‘Weeds’ Premiere Shares Plot Points With ‘True Blood’
By Alex Cranz
The similarity between the seventh season premiere of Weeds and the fourth season premiere of True Blood aren’t so plentiful as to be thoroughly alarming, but they’re so similar that you’re bound to raise an eyebrow.
Time jump? Check. Weeds skips ahead three years. If your show is stagnating and you need to get the creative juices flowing a time jump is nearly always the cure. Last season was a meandering affair, and while I quite liked bits of it (especially the last episode) it was hard to truly and deeply love it. Already this first episode has given the show more focus than it’s had in a number of years. Nancy’s been changed by three years in a maximum security prison, Silas and Shane have spent three years away from their mother and they’re all attractive and maybe, hopefully, less crazy, and Doug and Andy are finally running a successful business. Then Nancy gets out of jail and its time for all five characters to react to that and move forward.
What other similarities were there between Weeds and True Blood? Well, Nancy’s gone a bit gay.
When the clip of her locking lips with her cellmate was released last week it caused a little bit of a furor, but watching the scene in context only highlights Mary Louise Parker’s fantastic performance and Nancy’s willingness to do whatever it takes to survive. Does she love the woman she’s lived with for three years? Or is the relationship one of necessity, like her last two husbands. It’s never made explicitly clear, though I’m inclined to think the latter…what with this being Nancy and all. She once had a baby just to keep from being executed. Woman will do anything you know?

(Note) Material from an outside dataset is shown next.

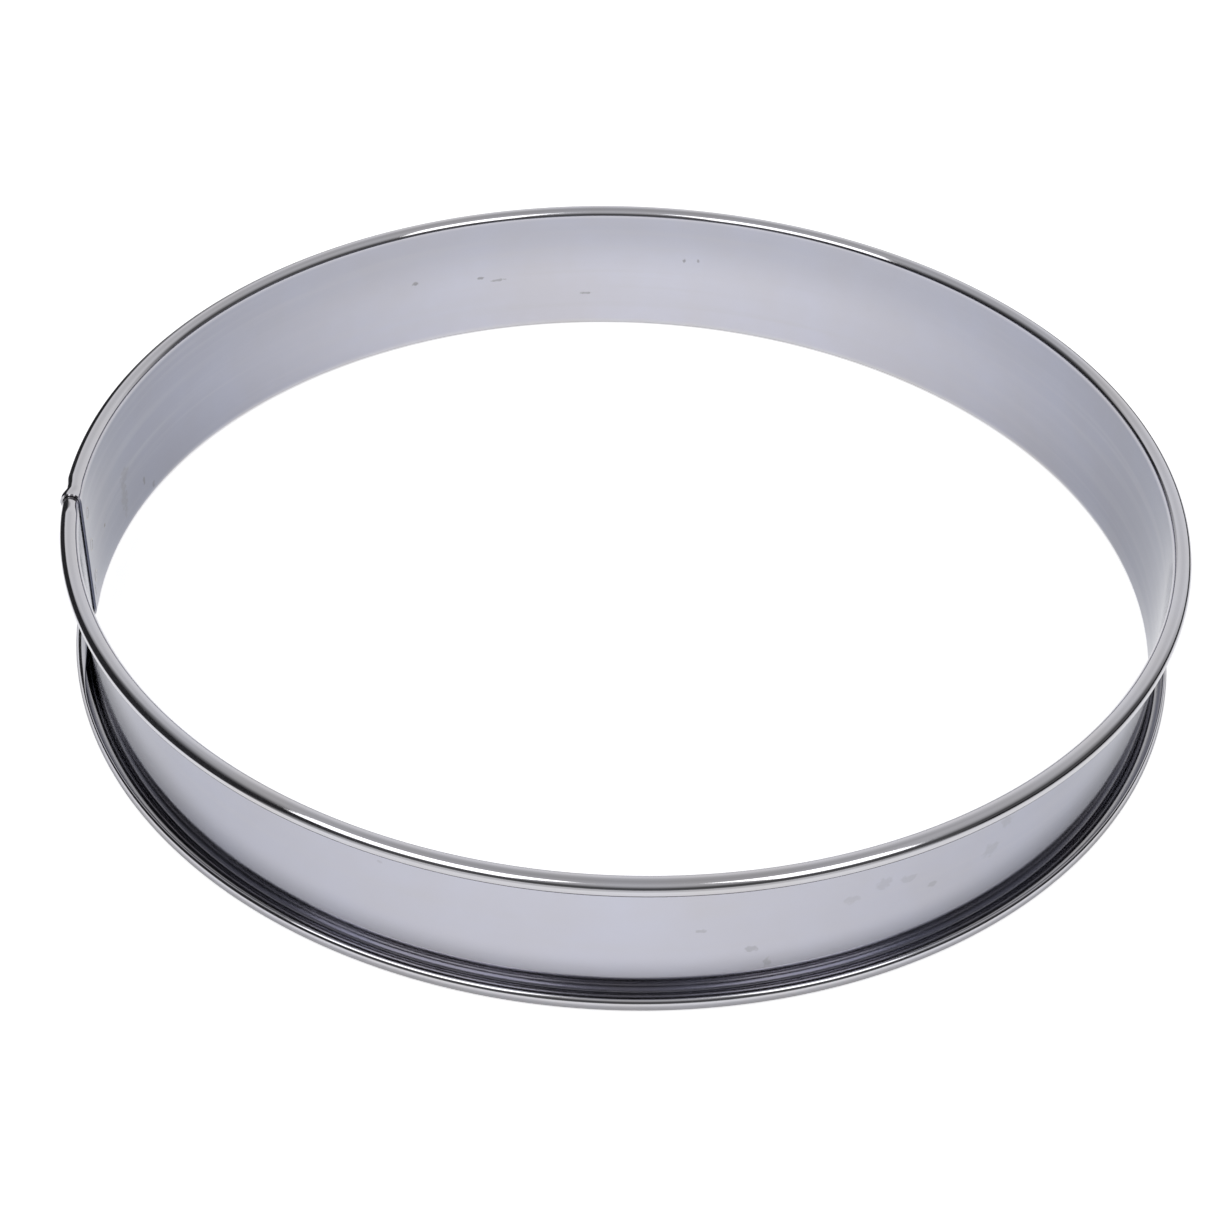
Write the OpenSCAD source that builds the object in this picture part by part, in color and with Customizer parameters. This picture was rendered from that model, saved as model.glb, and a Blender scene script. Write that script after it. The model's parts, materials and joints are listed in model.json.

This entire episode was just a showcase for how fantastic Parker is as an actress. After a few seasons of super unlikable and selfish Nancy whom we could read like an open book it was nice to take a step back. We are no longer in Nancy’s head with her and are no longer privy to her motivations and concerns. We get glimmers here and there, she’s calmed by the news of her dead husband, and she desperately misses her youngest son (whom her sister has all but co-opted), but when she’s sitting at that little table in the halfway house while her new supervisor looks on we don’t know what she’s feeling or whether her emotions are real. Used to we were in on her lies, but not anymore.
This idea of being kicked back to observer starts at the top of the episode as we sit in on Nancy’s probation hearing. Instead of watching the whole scene we just watch Nancy. Watch her horror and confusion as the board bickers and snipes at one another and then lets her go after spending only three years in prison for manslaughter. It’s a great scene and remarkably theatrical for television. I half expected a curtain to fall as she got up to leave.
Weeds, when it premiered seven years ago, was billed as a quirky comedy. It’s been Showtime’s flagship “quirky comedy starring a self-destructive woman” for years. And unlike all of Showtime’s other shows of that ilk (The Big C, United States of Tara, Nurse Jackie) Weeds is actually a comedy. You can laugh at the show and not feel like a soulless jerk! When Nancy opens that car trunk and finds a suitcase full of weaponry it’s a little funny, when she rolls it out of the parking garage before rethinking things and just carrying it I was tickled more than I’ve been by all three aforementioned shows combined.
That dark humor mixed with just a little drama is something Weeds excels at. it’s been easy to forget it at times, but it almost felt like creator Jenji Kohan wanted to remind us why her show had served as a cultural touchstone at one point, and those that followed had not. Weeds is back and it’s smarter and funnier then it’s been in a while, and unlike allll the other Showtime comedies it is actually a comedy.